The image above was shot at the location below with my 70-200 at 200mm 2.8.  The image below was shot at 24 mm, also 2.8.  The difference is incredible.


Do you want a more bokeh-licous background?

Again, pick up the longest lens that you have. It compresses the background, and throws the background out of focus, and gives you incredible separation between your subject and your background.

There are three tools responsible for creating lovely bokeh with shallow depths of field and they all have a place in the photographer’s toolbox.

  1. The aperture of your lens. This is the most obvious. Choose a lens with a low f-stop number or wide opening aperture. The wider the aperture the shallower the depth of field.
  2. Get closer to your subject. The closer your lens is to your subject, the more shallow your depth of field.
  3. Use a longer lens. A 200 mm lens at 2.8 has a much shallower plane of focus than a 24 mm at 2.8.
  4. The distance between the subject and your background. The further your background is from your subject, the further outside the plane of focus it will be and the more bokeh you will have.

I feel that it’s important to stress that a teeny tiny plane of focus should not be the end goal of all of our images.
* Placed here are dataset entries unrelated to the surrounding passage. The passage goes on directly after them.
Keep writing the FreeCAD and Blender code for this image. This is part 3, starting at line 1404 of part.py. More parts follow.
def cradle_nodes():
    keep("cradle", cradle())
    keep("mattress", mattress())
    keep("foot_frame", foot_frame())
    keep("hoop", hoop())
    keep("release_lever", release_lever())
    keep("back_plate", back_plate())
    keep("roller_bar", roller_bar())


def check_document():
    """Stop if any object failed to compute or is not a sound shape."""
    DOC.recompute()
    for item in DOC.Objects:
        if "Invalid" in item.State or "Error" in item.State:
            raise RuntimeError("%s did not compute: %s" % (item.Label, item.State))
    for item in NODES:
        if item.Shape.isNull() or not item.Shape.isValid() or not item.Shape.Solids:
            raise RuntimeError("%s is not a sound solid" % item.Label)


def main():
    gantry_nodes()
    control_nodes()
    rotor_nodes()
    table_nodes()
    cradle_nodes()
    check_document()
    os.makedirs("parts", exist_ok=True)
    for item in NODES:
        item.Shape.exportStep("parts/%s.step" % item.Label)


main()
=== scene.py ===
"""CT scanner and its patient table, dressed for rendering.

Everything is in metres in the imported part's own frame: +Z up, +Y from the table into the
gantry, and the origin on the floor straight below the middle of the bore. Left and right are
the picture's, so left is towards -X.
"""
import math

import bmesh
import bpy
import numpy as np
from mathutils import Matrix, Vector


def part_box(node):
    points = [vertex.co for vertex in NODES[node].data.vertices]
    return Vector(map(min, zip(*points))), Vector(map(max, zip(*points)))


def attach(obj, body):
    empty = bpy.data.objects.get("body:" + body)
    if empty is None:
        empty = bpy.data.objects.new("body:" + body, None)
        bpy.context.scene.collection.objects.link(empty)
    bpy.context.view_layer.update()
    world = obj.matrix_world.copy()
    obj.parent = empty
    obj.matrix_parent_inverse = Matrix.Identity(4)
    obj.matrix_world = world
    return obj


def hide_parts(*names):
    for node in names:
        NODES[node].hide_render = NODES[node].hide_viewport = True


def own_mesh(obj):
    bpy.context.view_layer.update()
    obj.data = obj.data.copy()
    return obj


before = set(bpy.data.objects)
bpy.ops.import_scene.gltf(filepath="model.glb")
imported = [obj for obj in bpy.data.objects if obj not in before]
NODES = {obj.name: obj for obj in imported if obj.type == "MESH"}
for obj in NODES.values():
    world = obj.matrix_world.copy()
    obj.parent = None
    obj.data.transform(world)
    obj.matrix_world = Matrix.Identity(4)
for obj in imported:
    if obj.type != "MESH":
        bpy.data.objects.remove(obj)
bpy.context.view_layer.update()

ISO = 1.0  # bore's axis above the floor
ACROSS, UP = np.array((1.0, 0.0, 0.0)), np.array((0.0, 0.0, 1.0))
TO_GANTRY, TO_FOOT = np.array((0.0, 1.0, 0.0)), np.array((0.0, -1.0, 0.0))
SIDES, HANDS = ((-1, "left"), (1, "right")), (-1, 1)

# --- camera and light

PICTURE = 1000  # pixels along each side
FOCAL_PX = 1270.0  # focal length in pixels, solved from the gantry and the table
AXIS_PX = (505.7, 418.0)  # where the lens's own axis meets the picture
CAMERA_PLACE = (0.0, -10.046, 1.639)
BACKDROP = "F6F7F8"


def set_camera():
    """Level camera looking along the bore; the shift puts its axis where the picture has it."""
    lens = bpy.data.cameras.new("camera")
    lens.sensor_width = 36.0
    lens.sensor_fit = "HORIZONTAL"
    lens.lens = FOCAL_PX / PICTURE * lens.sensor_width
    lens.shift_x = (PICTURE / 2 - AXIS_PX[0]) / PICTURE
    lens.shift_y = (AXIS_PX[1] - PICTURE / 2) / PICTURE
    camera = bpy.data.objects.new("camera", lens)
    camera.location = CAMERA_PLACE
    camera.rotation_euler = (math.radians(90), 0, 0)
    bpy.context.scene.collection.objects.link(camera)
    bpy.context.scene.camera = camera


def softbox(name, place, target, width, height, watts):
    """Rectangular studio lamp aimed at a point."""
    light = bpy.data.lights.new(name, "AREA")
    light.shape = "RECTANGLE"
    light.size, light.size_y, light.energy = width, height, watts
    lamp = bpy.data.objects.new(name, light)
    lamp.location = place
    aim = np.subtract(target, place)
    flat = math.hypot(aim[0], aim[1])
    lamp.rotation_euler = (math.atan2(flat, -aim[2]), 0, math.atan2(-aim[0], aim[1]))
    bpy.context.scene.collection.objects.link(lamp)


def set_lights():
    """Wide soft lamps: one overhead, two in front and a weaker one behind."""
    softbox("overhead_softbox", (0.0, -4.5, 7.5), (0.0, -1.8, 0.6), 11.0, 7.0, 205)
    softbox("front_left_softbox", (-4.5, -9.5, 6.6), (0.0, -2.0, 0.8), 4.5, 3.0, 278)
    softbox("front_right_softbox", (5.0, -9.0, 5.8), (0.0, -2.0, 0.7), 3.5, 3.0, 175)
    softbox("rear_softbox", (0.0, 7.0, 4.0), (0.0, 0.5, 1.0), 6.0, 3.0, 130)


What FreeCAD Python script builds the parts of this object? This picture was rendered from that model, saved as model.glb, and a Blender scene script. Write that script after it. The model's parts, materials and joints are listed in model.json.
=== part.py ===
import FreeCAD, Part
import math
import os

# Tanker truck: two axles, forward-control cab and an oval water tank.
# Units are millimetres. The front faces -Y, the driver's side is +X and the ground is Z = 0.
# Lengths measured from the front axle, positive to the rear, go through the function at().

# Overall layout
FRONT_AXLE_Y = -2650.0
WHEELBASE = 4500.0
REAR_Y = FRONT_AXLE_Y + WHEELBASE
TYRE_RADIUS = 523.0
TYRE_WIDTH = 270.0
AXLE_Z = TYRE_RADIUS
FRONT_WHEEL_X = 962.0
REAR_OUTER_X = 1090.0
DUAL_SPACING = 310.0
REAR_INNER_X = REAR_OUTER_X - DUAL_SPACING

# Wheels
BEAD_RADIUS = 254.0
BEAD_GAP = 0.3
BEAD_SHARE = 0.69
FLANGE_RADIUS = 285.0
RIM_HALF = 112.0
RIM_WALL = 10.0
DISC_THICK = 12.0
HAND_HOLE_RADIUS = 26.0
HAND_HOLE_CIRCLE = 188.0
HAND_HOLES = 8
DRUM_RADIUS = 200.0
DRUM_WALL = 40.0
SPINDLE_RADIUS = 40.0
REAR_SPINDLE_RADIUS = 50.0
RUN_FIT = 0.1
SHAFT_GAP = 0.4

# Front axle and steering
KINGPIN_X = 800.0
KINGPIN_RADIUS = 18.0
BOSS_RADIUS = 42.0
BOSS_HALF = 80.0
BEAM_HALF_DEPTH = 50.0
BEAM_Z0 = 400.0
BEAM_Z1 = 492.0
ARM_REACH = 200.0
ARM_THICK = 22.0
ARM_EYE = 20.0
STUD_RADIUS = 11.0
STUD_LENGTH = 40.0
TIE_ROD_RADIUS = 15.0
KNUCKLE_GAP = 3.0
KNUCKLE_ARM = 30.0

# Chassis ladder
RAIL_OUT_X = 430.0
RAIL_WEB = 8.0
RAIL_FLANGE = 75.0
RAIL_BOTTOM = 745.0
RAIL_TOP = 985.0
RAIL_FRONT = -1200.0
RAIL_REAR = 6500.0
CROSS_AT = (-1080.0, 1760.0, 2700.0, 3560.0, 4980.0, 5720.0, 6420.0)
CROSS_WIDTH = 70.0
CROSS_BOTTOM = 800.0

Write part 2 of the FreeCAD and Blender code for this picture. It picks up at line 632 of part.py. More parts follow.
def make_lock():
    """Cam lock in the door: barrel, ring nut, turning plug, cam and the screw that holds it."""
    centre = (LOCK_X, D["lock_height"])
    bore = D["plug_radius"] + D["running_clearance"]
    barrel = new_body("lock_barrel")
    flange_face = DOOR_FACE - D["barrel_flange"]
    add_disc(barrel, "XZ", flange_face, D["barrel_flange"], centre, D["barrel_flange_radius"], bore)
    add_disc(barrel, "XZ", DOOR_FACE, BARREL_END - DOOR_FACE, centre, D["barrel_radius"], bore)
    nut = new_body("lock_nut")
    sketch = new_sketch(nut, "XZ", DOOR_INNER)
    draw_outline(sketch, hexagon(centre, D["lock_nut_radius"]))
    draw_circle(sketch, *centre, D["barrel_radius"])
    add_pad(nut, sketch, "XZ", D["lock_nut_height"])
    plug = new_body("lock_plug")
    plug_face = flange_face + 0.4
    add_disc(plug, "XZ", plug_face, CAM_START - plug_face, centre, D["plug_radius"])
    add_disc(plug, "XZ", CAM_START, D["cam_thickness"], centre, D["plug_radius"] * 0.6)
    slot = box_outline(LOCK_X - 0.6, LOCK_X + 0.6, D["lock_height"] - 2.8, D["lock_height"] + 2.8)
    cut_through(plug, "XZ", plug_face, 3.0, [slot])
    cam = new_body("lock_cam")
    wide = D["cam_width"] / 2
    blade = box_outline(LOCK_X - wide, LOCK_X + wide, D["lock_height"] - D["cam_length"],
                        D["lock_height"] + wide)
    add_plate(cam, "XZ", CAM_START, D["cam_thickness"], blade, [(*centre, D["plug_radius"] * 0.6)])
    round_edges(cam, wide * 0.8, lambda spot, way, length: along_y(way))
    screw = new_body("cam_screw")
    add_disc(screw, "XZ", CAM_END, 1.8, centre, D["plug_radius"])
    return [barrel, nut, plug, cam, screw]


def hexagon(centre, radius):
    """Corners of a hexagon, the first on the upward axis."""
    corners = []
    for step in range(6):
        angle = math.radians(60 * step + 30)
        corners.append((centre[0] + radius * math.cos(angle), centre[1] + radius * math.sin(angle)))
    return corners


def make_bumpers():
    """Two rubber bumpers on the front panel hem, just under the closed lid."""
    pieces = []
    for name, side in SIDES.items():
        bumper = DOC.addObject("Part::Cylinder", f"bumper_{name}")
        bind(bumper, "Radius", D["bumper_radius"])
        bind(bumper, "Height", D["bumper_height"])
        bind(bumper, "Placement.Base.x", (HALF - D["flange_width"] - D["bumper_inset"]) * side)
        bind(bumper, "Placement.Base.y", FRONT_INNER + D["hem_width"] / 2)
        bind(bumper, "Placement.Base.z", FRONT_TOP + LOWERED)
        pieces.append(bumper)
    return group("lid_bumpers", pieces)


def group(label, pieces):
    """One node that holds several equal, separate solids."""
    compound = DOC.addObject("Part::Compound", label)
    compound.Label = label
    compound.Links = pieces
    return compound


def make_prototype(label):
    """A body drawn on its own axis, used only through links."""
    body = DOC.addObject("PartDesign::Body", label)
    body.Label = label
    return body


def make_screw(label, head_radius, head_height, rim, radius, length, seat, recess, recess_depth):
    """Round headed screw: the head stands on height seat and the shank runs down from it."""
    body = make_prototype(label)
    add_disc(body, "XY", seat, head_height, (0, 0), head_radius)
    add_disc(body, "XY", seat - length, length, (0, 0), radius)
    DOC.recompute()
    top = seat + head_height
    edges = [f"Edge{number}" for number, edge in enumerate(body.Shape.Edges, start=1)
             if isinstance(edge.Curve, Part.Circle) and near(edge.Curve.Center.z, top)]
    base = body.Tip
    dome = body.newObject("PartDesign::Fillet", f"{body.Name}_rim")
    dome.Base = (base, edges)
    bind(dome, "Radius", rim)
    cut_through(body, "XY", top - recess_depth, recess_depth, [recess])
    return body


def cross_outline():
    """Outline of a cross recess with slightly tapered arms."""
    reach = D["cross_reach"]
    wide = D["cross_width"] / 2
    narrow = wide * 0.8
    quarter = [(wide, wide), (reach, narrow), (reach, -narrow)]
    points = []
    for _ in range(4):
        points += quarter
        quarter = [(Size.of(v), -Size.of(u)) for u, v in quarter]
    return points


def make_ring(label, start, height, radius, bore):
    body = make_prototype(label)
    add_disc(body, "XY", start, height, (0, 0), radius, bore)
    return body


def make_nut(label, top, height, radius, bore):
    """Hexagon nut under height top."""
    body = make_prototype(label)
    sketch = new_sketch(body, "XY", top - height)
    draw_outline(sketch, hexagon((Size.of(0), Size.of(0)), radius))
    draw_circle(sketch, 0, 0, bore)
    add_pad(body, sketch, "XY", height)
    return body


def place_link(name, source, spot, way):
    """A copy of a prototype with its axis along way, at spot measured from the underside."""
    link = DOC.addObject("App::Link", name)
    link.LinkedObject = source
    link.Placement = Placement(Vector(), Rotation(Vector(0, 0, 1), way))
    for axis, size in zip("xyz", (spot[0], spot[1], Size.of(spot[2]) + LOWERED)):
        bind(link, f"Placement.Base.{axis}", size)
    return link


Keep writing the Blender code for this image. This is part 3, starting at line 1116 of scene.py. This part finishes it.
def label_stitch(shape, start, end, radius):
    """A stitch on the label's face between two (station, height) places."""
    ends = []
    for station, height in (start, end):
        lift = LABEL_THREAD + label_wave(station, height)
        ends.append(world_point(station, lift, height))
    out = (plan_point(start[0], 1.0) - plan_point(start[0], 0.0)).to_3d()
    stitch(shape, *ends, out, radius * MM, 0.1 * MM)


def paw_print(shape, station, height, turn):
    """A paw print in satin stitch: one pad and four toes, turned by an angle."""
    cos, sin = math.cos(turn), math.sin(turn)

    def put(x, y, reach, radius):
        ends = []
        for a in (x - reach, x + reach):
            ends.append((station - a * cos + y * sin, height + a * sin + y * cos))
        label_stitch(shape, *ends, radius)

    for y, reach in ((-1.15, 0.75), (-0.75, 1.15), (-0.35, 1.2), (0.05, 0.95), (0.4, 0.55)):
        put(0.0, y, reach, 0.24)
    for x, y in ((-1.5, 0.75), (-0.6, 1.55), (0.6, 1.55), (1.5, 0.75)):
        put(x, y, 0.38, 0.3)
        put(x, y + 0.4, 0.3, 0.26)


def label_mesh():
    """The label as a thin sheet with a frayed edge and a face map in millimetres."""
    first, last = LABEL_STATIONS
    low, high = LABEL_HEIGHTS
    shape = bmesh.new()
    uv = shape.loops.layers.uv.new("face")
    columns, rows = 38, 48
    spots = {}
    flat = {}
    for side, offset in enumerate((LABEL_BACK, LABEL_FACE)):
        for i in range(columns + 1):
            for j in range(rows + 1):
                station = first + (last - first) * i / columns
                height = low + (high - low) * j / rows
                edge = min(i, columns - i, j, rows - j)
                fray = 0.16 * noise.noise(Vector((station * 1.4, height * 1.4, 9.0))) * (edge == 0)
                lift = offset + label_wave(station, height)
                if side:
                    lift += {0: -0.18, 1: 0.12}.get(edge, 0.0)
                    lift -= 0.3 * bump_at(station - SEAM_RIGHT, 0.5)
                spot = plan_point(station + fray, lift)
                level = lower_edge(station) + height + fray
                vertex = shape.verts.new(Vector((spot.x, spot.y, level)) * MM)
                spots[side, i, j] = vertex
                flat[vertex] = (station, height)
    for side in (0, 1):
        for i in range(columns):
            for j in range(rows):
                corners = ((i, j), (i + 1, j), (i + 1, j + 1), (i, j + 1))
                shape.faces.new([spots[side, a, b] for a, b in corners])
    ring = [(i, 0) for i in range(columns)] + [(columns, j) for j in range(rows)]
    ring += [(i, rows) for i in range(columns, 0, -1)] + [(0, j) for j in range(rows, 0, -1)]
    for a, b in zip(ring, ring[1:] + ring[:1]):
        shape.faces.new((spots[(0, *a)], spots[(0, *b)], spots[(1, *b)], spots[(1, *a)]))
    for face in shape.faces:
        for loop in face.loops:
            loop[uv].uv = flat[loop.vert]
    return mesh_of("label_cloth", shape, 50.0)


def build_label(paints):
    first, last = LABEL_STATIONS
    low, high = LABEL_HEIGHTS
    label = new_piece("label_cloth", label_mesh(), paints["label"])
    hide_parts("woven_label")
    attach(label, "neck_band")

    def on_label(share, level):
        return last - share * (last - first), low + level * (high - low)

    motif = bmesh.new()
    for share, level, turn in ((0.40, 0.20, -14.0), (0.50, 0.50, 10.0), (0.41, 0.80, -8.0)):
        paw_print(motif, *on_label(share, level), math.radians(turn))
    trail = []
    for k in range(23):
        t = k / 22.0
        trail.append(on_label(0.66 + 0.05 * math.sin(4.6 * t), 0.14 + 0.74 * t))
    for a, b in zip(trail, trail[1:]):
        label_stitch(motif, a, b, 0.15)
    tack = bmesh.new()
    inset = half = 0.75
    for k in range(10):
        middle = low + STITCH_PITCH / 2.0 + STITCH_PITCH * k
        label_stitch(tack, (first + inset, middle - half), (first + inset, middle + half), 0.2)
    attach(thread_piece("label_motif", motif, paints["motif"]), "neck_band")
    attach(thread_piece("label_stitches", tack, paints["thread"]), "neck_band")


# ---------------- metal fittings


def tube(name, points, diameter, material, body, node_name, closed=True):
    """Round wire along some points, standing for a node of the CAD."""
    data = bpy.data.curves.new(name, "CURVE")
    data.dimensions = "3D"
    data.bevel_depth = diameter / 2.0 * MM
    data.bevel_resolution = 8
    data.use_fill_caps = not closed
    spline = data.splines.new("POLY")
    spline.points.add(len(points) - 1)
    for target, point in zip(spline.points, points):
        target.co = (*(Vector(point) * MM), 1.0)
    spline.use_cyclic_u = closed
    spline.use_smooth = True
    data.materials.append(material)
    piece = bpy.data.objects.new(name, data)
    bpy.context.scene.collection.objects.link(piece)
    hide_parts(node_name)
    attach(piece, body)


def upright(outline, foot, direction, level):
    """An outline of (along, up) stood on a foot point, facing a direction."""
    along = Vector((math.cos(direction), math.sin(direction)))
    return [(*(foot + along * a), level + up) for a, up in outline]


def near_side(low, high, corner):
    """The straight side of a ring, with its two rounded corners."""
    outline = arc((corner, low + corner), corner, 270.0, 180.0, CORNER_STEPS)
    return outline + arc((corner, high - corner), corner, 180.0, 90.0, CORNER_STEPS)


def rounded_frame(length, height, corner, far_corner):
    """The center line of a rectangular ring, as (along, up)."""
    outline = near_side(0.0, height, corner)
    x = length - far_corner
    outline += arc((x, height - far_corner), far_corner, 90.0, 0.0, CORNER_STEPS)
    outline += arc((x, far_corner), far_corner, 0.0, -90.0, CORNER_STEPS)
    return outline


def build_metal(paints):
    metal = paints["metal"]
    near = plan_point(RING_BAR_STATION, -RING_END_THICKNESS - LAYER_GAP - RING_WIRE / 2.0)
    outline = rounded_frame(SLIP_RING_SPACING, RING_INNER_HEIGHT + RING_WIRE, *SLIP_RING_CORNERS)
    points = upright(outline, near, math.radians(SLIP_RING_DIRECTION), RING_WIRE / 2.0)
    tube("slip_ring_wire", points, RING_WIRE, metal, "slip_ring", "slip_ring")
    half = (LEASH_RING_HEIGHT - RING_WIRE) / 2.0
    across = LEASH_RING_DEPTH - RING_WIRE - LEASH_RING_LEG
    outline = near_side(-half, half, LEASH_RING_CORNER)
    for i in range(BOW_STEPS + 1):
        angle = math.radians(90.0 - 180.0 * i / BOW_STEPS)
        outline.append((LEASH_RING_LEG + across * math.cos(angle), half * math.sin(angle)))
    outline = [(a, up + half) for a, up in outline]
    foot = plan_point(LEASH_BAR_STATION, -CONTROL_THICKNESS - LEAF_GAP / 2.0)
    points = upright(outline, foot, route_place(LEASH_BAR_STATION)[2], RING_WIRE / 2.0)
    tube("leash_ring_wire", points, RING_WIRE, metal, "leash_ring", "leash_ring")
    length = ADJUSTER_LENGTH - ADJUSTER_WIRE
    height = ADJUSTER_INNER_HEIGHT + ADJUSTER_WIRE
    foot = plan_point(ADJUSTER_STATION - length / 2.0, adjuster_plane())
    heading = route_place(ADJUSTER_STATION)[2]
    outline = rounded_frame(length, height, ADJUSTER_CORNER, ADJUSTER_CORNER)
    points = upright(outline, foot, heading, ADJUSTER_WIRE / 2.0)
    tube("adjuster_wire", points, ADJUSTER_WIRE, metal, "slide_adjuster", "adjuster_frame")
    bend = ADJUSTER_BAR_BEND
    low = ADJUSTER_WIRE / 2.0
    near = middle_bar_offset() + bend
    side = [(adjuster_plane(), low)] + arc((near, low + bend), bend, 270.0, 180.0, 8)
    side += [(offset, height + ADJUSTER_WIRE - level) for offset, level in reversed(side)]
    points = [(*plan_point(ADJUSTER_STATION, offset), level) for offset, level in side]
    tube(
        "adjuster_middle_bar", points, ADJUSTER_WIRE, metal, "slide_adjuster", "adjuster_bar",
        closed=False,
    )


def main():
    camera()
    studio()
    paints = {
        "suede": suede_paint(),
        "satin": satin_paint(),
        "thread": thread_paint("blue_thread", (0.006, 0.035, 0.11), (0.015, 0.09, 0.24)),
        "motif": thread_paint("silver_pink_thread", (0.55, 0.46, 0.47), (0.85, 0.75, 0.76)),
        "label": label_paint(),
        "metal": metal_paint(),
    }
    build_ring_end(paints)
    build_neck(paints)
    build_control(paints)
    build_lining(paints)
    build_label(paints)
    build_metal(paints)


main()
Many photographers, myself included, start out thinking that it’s totally fine for every image to have the eyes in focus but not the dog’s nose.

While I think that one or two images with a very strong selective focus like that can be fun, an entire gallery of out of focus noses is not something that I want to deliver to my clients. Since every situation is different and there are so many factors that go into your depth of field the best way to improve is to get out there and practice.